There is currently no evidence that people who have recovered from COVID-19 are subsequently immune to the disease, the World Health Organisation (WHO) stressed on Saturday, cautioning against the use of so-called "immunity passports".
Several nations and businesses have floated the idea of using "immunity passports" or "risk-free certificates" to allow people who contracted and recovered from the virus to travel or return to work, under the assumption that they are now protected from a second infection.
But the WHO said in a scientific briefing that although studies have shown that people who recovered from SARS-CoV- 2 have antibodies, some "have very low levels of neutralising antibodies in their blood".

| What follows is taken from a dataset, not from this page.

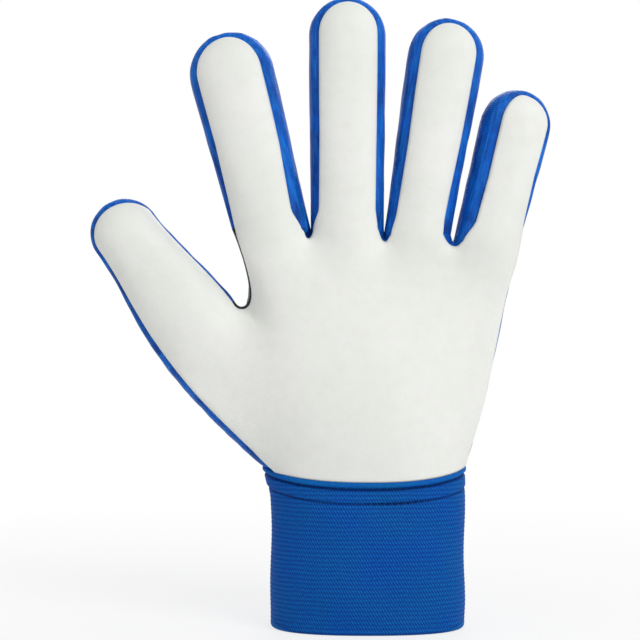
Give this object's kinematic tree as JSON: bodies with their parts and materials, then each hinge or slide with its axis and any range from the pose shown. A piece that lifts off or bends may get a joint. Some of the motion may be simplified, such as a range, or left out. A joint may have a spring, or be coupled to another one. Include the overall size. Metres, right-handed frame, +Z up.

"As of April 24 2020, no study has evaluated whether the presence of antibodies to SARS-CoV-2 confers immunity to subsequent infection by this virus in humans," it added.
The Geneva-based UN's health agency also flagged that these documents relied on laboratory tests that detect antibodies to the virus but that at the moment these rapid immunodiagnostic tests "need further validation to determine their accuracy and reliability".
It also warns that the passports could increase the risks of continued transmission as "people who assume they are immune to a second infection because they have received a positive test result may ignore public health advice."
The warning comes after Chilean authorities announced earlier this week that they were considering using "immunity passports" to release people from lockdowns.
Ed Bastian, the CEO of Delta Airlines also said earlier this week that "immunity passports" could be used to reassure passengers that it is safe to travel by plane.